To exclude chemical adducts and to further remove possible false modifications, we also ran TopPIC for FI90s and ST90s datasets with eight important candidate modifications including acetylation, phosphorylation, and formylation (see Supplementary Table 1 and Supplementary Data 14 for information on the eight candidate modifications). After the search, the proteoform IDs containing mass shifts not explained by the candidate modifications were discarded (see Supplementary Data 15 for the result). In this stringent search, the proteoform ID count in FI90s again outnumbered that in ST90s by 62% (976 vs. 602 on average). Moreover, the proteoform IDs with lysine acetylation were exclusively found in FI90s datasets.

Discussion

The potential of IDA is beginning to emerge gradually, as seen in the development of many IDA methods for various MS-based applications such as TDP, BUP, and metabolomics12,26,40,41,42,43. The data acquisition algorithm presented here shows a drastic performance boost in terms of sensitivity and throughput for complex TDP samples. Since it does not require any change in the experimental set up, but is rather a software extension module to the instrument software used for data acquisition, we believe that FLASHIda could be readily adopted for TDP studies to increase proteoform coverage at no additional cost.

Our algorithm currently focuses on the intelligent online selection of precursors, but it could obviously be improved to provide more fine control of the instrument, such as control of dissociation and ion injection duration tailored to the triggered precursor. For instance, from the uneven distribution of masses in Fig. 3b, one can find the need for different selection strategies for different proteoform ion mass or RT ranges. While only HCD was used for this study, other dissociation methods, such as electron-transfer dissociation (ETD), could be dynamically selected for larger molecules to obtain better fragmentation of proteoforms44. The overhead to switch between dissociation methods could be compensated for by an increased identification rate of large proteoforms. Also the ion injection time could be adjusted based on the number of available precursor masses. From the data acquired for this study, we found that many of the MS spectra contain less than four candidate precursors owing to either sparse proteoform ions or low precursor qualities (see Fig. 3b and Supplementary Fig. 12). In such cases, increasing the injection time for MS2 generation or selecting multiple precursors for the same proteoform mass (of distinct charges) as in Lu et al.12 could lead to a higher number of proteoform IDs.
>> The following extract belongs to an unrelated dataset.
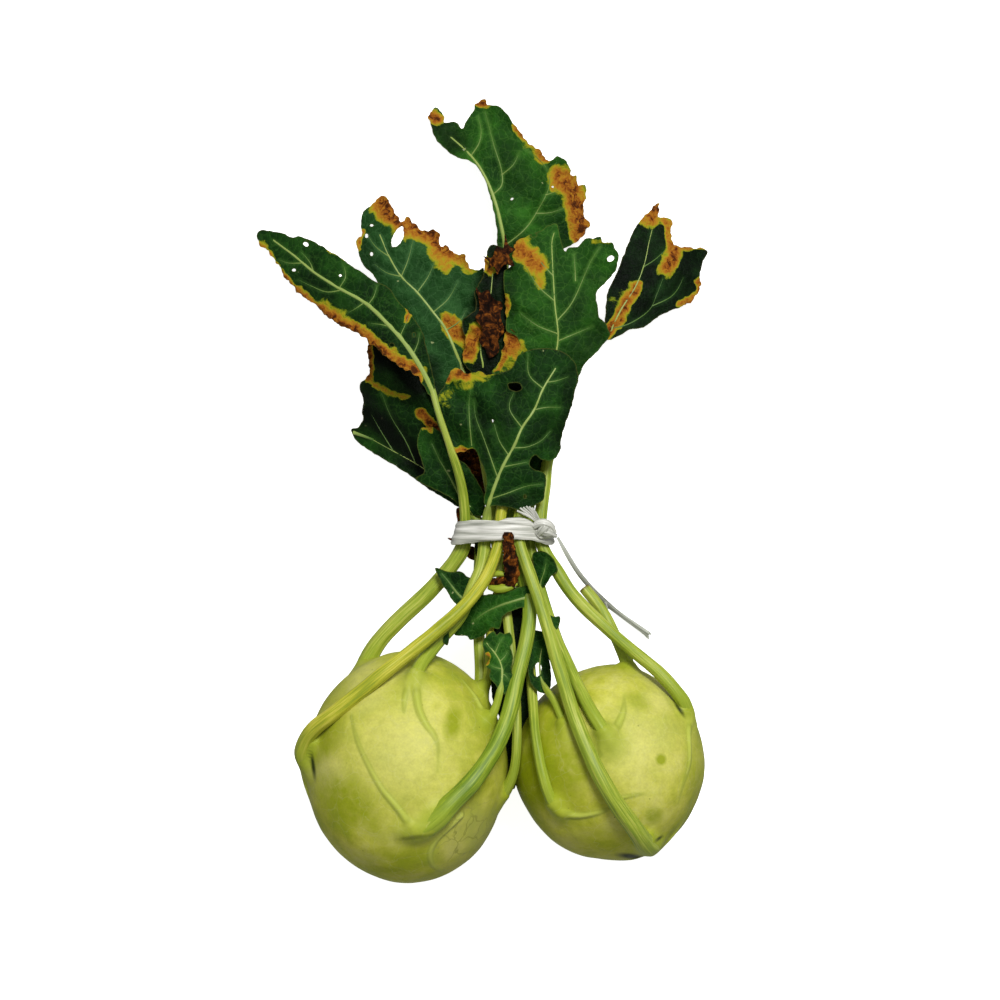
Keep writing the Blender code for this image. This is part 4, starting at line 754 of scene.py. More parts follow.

It is noteworthy that QScore in FLASHIda replaces the real-time identification in Autopilot, reducing the need for additional compute power. We demonstrated that QScore accurately measures how likely the selected precursor leads to successful identification in our tested datasets. However, the accuracy of QScore deteriorates with different MS datasets; for example, when ETD Orbitrap spectra from E. coli lysate (published in Dupre et al.5) were analyzed, QScore underestimated the actual identification rate by 30%. On the other hand, for the CID QTOF spectra from the pig heart sample (published in Brown et al.45), QScore overestimated the identification rate by 30%. After retraining of QScore weights, the estimation error returned to within 5% in both cases. While QScore is a quality measure rather than an identification rate estimator and thus estimation inaccuracy has only a minor effect on the performance of FLASHIda, this inaccuracy may still lead to suboptimal proteoform identification results. In addition, the QScore and TQScore thresholds (0.25 and 0.9, respectively) used in this study were determined rather empirically and manually; statistical methods to determine optimal thresholds could yield most proteoform IDs for different setups. Thus, while QScore alleviates the need for real-time identification, it may still require retraining of feature weights for different instrumental setups. We plan to implement an automated training pipeline within FLASHDeconv in the near future.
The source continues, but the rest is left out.